All the photo's he had showed them wearing shorts & shoes, and little else. Don't even know if work gloves were readily available to them.
Especially work gloves with guns on them!

He was issued an 03 Springfield, and they had Thompson's & handguns available when a door gunner on a bulldozer was called for.

They were also quite ingenous about building armored drivers compartments on every piece of equipment out of scraped landing craft steel plate too.

He has told me snipers and kamazie attacks by single straggler Japanese solders were fairly common when they first got there and started clearing what jungle was left for airfields.

But the Army, Marines, and Filipino's there made pretty short work of cleaning out the stragglers.

There was apparently a bounty put on Japanese heads, and my father had photo's of the Filipino's bringing them in strung on vine/ropes.

rc

JohnBT
July 27, 2011, 03:31 PM
"All the photo's he had showed them wearing shorts & shoes, and little else."

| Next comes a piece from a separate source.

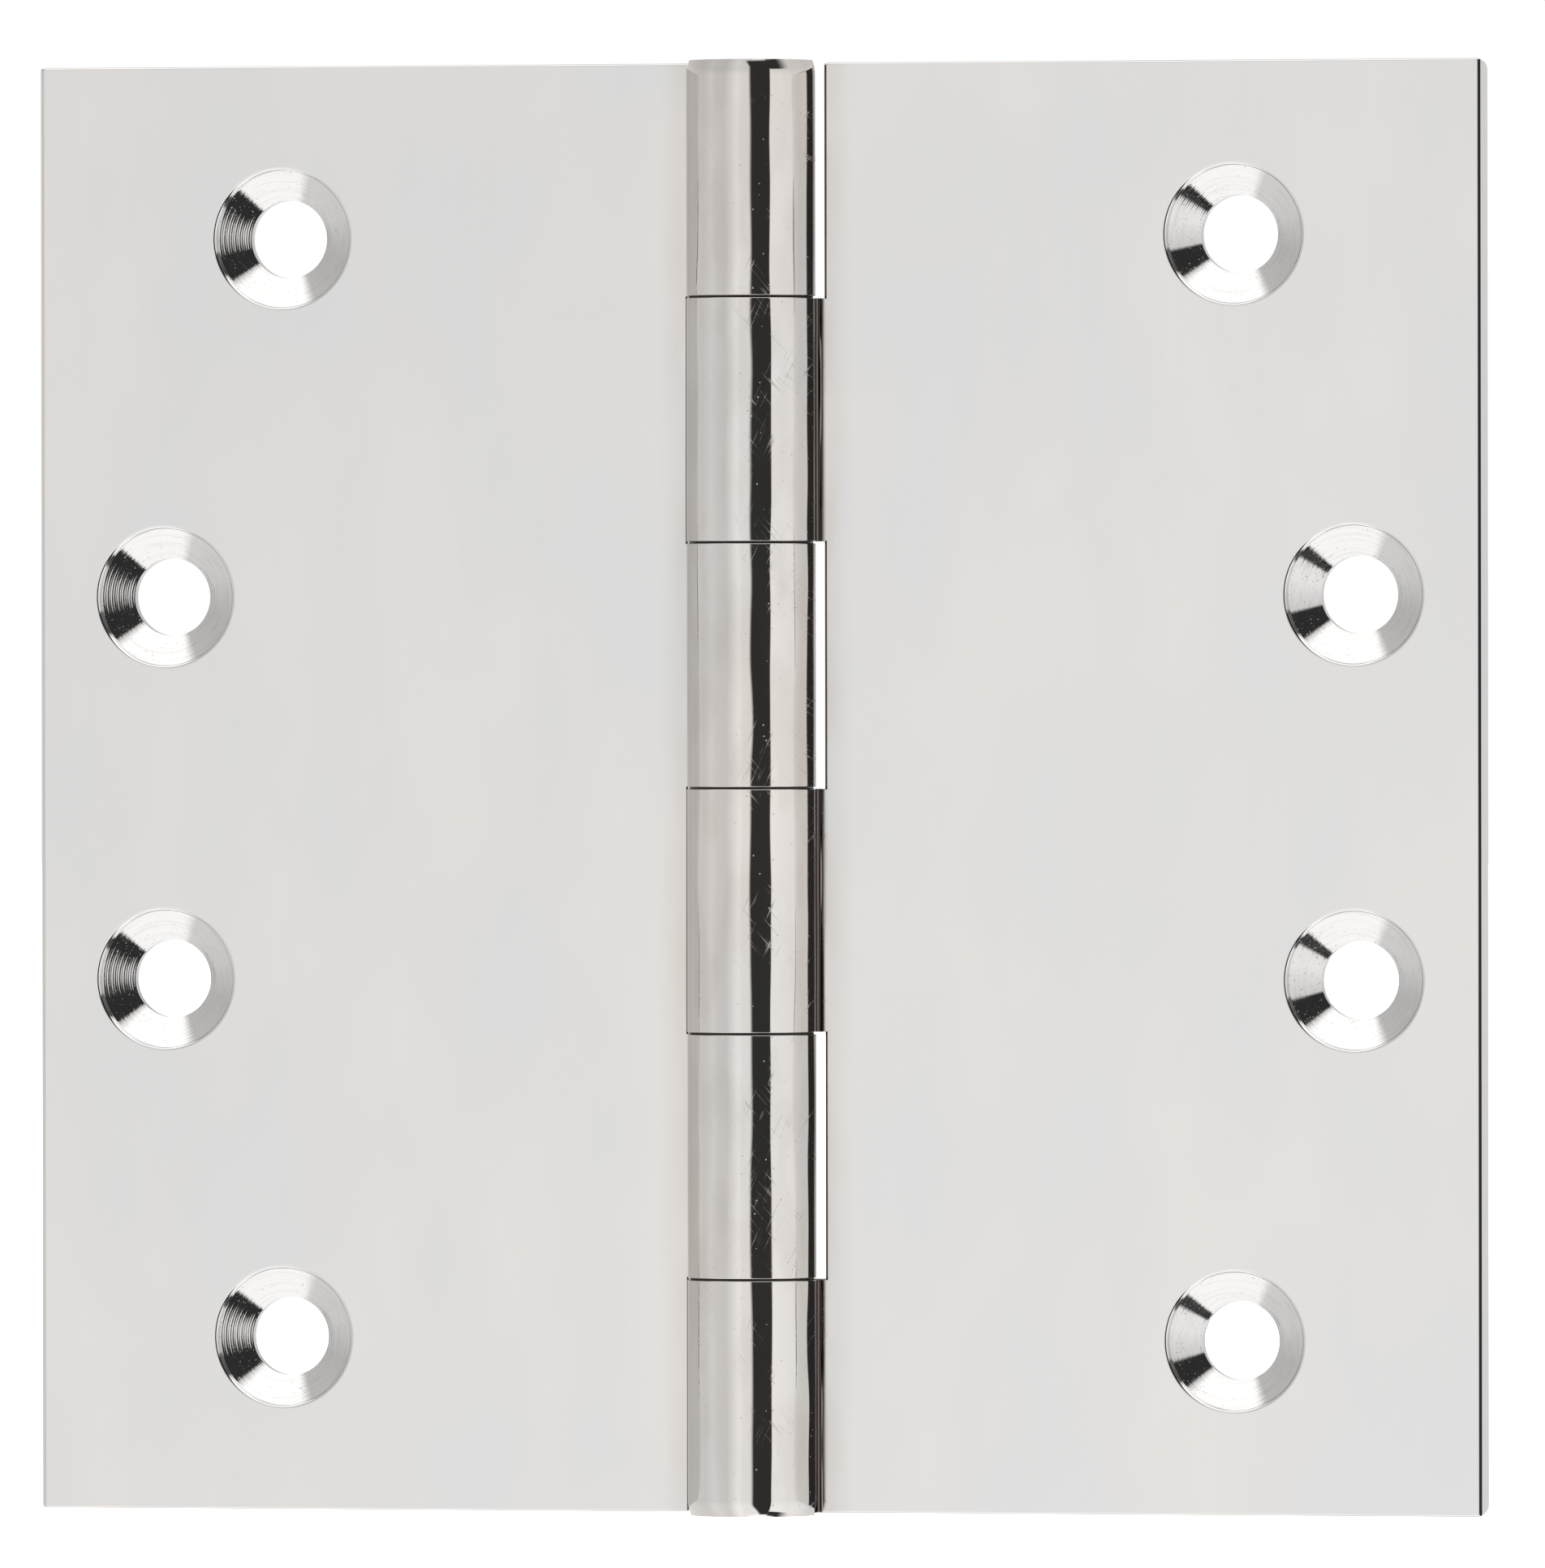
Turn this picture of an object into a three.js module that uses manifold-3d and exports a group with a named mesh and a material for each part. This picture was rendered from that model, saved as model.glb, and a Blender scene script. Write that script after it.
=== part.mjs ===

My father was there with the Army Air Corps (13th Jungle Air Force) having started out in New Guinea. He said a lot of them wore hats too. :)

Jim K
July 27, 2011, 07:25 PM
As I said, that was the story. In any event, the "glove guns" were never made in any quantity and never issued to anyone. Just an interesting byway in gun collecting.

Jim

Rad4570
July 31, 2011, 01:22 AM
+1 on the humane killer. Some time down the road they switched to a pneumatic device to fill the niche.

Big Juan
August 7, 2011, 01:47 PM
I believe there is a somewhat similar item in the BBHC gun museum here in Cody. You might contact the curator and ask them. Thanks for sharing, very interesting.
Buffalo Bill Historical Center:

http://www.bbhc.org/

IBEWBULL
August 14, 2011, 09:23 AM
30-30, you're probably thinking of the Sedgley Glove Pistol, which was designed for the OSS during WW2, but which never saw any use, as far as I've been able to find out; those had a distinctive "box-style" design, though, unlike the Webber.

http://i124.photobucket.com/albums/p22/StaceyC123/Sedgleyglovepistol.jpg
I believe these were issued to heavy equipment operators in the Sea-bees in the Pacific Theater. I am sure it was a back up to a 1911 in a holster or carbine.